Serbian defenders, numbering roughly 180, occupied a position near the cemetery. Croats attacked along four directions:
- (left wing) From Filipovac along the road linking Pakrac and Lipik (Lipik Street) and the town's main street (Maria Theresa Street). Led by the MUP.
- (centre-left) From Filipovac: Filipovac – Nikola Tesla Street. Led by 1st Company of the 54th Independent Battalion (Čakovec) and MUP.
- (centre-right) From Prekopakra – north of Filipovac – cemetery. Employed a section of the MUP.
- (right wing) Prekopakra – Height 160 – Lipik. MUP and five tanks which were attacked by anti-tank helicopters. This wing joined with the 1st Company of the 76th Battalion that had maintained contact overnight. It penetrated to the glassworks in the depth of the attack, where it established a perimeter defence and opened fire toward Subocka and Donji Čaglić, forcing Serbian troops and tanks to withdraw toward the latter along the railway line.

Croatian forces entered central Lipik at midday, with armoured units and the 1st Company of the 76th Independent Battalion.
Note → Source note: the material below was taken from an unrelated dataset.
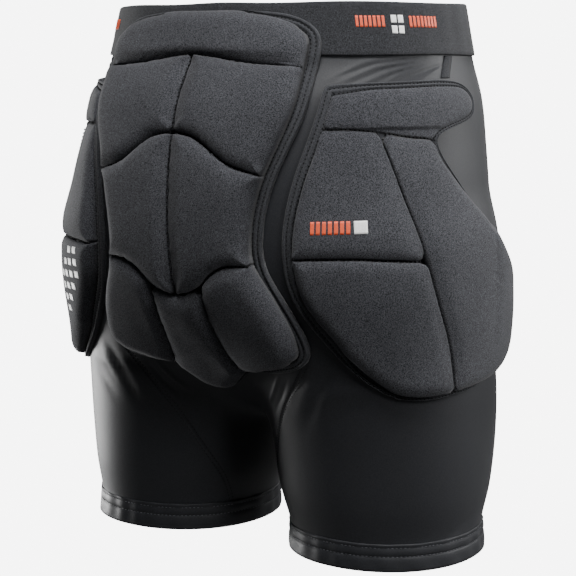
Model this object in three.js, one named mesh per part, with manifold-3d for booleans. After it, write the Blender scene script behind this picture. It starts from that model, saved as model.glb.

In the afternoon elements of the 54th Independent Battalion also entered the town, and at night elements of the 104th Brigade were introduced to strengthen the town's defence.

Following the liberation of Lipik, Serbian forces in Kukunjevac and Dobrovac became isolated and were in a difficult position. Elements of the 3rd Battalion of the 117th Brigade managed to capture the village of Smrtic at 10:00, but other parts of the unit were pushed back from a position near Dobrovac toward Klisa under JNA artillery fire.

As a consequence of the 343rd Brigade's withdrawal, the command of the JNA 5th Corps moved the 122nd Light Brigade from Gornji Varoš – Uskoci to the area of Japaga, Kovačevac Čaglićki and Radjenovci.

=== 7 December ===
On 7 December strong pressure from the west forced the JNA to abandon Gornja and Donja Subocka in the face of the advance of the Croatian 1st Guards Brigade ("Tigers"). This also prompted Serbian militias to withdraw.

In parts of southern Lipik Serb rearguards remained that impeded consolidation of the previous day's gains. That day the MUP and the 1st Company of the 54th Independent Battalion (Čakovec) were withdrawn from Lipik. They were replaced by a company of the 104th Brigade (Varaždin) and a company of the 76th Battalion.

Elsewhere Croatian forces continued operations from Lipik and Kukunjevac to liberate the village of Dobrovac, which by 11:00 was cleared of Serbian forces. The attack included a company of the 117th Brigade repeating the assault from 5 December.

=== 8 December ===
On 8 December Kukunjevac was completely liberated, bringing Operation Orada to an end.

== Casualties ==
During Operation Orada in Lipik, Kukunjevac and Dobrovac five members of the MUP and one member of the 3rd Battalion of the 117th Brigade were killed, while 22 Croatian personnel were wounded.

== Aftermath and subsequent operations ==
On the night of 7–8 December the Croatian 1st Guards Brigade regrouped and on the morning of 8 December launched an attack on Jagma. After five hours of fighting the village was captured and Yugoslav/Serb forces withdrew to Gornja Subocka. From Jagma – Livađani – Kričke Croatian forces launched a general offensive along the front line. The 1st Guards Brigade defeated enemy forces in Gornja and Donja Subocka and Kričke on 9 December.

After 9 December 1991 the focus of fighting shifted to Pakrac, where 20 days of combat continued until 29 December when the ill-fated Action Alfa concluded. Croatian forces exploited the initiative around Pakrac area; on 11 December 1991 measures were taken to retake occupied parts of Pakrac.